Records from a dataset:
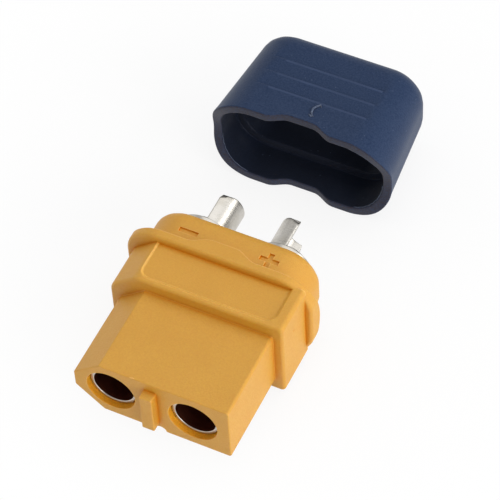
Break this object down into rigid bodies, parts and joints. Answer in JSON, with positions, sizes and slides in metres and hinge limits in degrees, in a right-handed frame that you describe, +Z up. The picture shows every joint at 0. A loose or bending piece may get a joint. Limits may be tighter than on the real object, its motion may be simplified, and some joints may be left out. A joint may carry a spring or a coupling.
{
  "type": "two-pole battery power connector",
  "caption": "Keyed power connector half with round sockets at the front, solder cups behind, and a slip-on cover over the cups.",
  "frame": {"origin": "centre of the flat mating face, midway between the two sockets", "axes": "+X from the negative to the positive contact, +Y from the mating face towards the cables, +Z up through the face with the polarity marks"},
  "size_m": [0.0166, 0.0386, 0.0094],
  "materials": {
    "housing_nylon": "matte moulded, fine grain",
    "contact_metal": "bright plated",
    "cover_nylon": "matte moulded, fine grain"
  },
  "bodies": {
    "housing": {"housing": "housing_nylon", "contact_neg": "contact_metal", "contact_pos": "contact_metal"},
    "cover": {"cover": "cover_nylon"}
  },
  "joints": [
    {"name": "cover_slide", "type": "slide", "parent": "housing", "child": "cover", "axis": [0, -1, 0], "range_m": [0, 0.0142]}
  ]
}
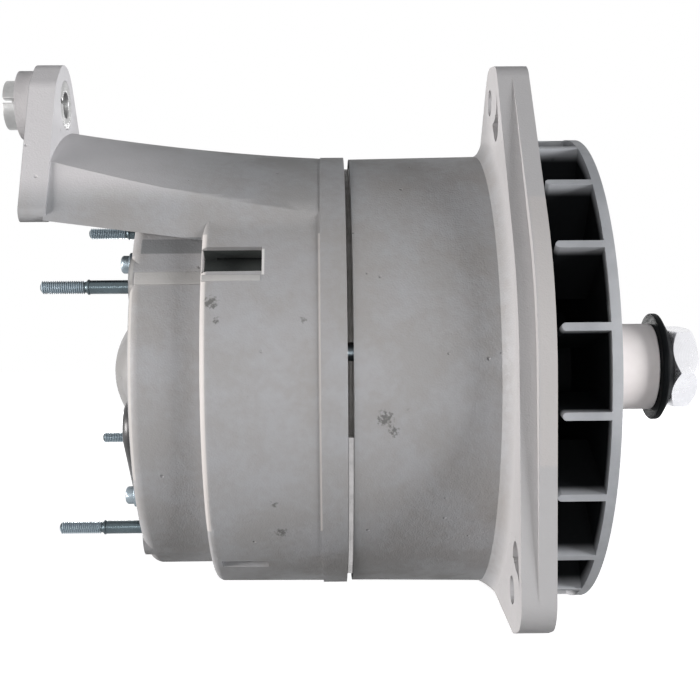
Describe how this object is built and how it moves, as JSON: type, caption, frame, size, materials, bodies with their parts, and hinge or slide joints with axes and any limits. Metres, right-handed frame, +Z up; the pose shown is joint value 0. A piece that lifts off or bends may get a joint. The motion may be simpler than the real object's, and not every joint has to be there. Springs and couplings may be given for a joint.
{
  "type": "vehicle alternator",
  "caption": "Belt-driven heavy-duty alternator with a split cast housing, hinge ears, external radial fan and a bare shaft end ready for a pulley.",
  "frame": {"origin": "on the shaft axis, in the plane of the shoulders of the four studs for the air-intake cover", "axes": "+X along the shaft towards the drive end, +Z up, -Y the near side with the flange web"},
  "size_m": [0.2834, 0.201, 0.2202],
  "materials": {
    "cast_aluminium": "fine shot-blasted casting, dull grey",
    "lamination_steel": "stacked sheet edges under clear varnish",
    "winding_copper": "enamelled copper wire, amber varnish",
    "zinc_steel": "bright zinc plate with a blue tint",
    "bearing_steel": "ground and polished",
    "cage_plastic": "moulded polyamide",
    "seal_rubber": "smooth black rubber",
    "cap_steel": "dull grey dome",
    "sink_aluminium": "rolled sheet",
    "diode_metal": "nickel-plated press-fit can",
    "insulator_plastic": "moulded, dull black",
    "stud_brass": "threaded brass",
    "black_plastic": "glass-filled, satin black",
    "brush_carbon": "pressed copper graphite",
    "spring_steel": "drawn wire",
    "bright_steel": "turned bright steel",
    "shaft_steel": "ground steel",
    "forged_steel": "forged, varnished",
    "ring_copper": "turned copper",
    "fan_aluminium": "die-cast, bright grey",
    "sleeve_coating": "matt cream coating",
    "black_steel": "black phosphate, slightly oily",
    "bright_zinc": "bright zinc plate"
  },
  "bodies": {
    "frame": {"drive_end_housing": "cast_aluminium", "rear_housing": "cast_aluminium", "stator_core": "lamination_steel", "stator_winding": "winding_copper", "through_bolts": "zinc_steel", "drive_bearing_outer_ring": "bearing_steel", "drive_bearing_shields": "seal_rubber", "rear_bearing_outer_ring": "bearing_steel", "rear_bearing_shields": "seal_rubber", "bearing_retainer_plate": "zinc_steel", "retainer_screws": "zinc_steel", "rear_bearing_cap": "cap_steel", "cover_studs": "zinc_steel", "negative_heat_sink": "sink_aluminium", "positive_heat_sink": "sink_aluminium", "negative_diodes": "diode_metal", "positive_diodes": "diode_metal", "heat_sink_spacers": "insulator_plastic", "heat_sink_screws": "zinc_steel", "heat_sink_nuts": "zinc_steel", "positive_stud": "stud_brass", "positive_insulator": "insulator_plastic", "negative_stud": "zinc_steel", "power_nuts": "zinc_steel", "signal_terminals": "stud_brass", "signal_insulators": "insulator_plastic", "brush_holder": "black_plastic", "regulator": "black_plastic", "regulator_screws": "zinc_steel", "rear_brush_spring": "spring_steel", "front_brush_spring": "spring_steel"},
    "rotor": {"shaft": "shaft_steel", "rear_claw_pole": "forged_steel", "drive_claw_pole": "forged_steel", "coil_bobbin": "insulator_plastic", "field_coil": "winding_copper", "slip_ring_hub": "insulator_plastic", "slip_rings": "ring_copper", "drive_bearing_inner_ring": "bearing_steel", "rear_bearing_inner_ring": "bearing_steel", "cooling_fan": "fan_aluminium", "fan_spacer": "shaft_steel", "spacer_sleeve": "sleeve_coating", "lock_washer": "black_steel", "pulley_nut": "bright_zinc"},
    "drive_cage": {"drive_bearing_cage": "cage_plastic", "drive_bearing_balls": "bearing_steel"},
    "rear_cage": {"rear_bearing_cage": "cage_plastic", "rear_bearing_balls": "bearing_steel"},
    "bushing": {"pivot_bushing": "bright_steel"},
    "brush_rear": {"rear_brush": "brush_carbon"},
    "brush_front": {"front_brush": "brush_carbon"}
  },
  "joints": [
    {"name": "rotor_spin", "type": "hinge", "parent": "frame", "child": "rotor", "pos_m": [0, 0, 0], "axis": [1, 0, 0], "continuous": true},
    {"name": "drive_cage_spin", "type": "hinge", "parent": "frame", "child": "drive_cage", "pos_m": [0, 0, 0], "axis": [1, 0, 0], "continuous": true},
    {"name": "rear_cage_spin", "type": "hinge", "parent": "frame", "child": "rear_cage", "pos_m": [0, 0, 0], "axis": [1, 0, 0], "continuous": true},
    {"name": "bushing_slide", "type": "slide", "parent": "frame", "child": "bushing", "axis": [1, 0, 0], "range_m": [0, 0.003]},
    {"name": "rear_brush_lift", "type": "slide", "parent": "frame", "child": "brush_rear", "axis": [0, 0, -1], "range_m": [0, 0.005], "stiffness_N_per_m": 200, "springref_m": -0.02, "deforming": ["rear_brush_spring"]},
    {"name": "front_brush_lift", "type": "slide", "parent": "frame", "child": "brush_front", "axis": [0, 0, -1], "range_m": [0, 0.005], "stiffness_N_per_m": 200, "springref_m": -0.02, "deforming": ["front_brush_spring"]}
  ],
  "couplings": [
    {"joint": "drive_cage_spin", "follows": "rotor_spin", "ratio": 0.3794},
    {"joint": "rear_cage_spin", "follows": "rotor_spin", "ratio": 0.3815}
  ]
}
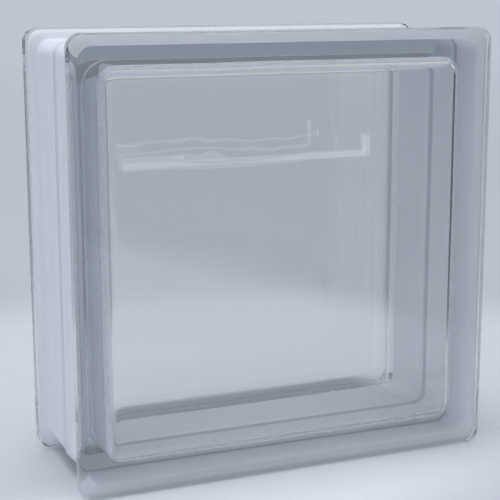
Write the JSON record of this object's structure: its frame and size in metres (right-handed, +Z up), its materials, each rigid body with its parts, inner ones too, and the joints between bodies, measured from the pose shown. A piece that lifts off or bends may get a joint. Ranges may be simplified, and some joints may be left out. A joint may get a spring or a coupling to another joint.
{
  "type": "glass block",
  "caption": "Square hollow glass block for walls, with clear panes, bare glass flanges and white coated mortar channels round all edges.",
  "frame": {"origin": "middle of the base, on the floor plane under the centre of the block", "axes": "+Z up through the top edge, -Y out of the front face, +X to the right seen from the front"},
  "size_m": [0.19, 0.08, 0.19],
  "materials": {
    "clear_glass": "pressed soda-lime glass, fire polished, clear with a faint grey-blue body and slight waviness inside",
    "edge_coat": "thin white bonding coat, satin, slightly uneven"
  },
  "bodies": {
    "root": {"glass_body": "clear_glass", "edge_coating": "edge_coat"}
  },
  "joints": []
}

* [DIRECTIONS]
Extract each line holding the word "handed" from the records.

* [WORKED SOLUTION]
Break this object down into rigid bodies, parts and joints. Answer in JSON, with positions, sizes and slides in metres and hinge limits in degrees, in a right-handed frame that you describe, +Z up. The picture shows every joint at 0. A loose or bending piece may get a joint. Limits may be tighter than on the real object, its motion may be simplified, and some joints may be left out. A joint may carry a spring or a coupling.
Describe how this object is built and how it moves, as JSON: type, caption, frame, size, materials, bodies with their parts, and hinge or slide joints with axes and any limits. Metres, right-handed frame, +Z up; the pose shown is joint value 0. A piece that lifts off or bends may get a joint. The motion may be simpler than the real object's, and not every joint has to be there. Springs and couplings may be given for a joint.
Write the JSON record of this object's structure: its frame and size in metres (right-handed, +Z up), its materials, each rigid body with its parts, inner ones too, and the joints between bodies, measured from the pose shown. A piece that lifts off or bends may get a joint. Ranges may be simplified, and some joints may be left out. A joint may get a spring or a coupling to another joint.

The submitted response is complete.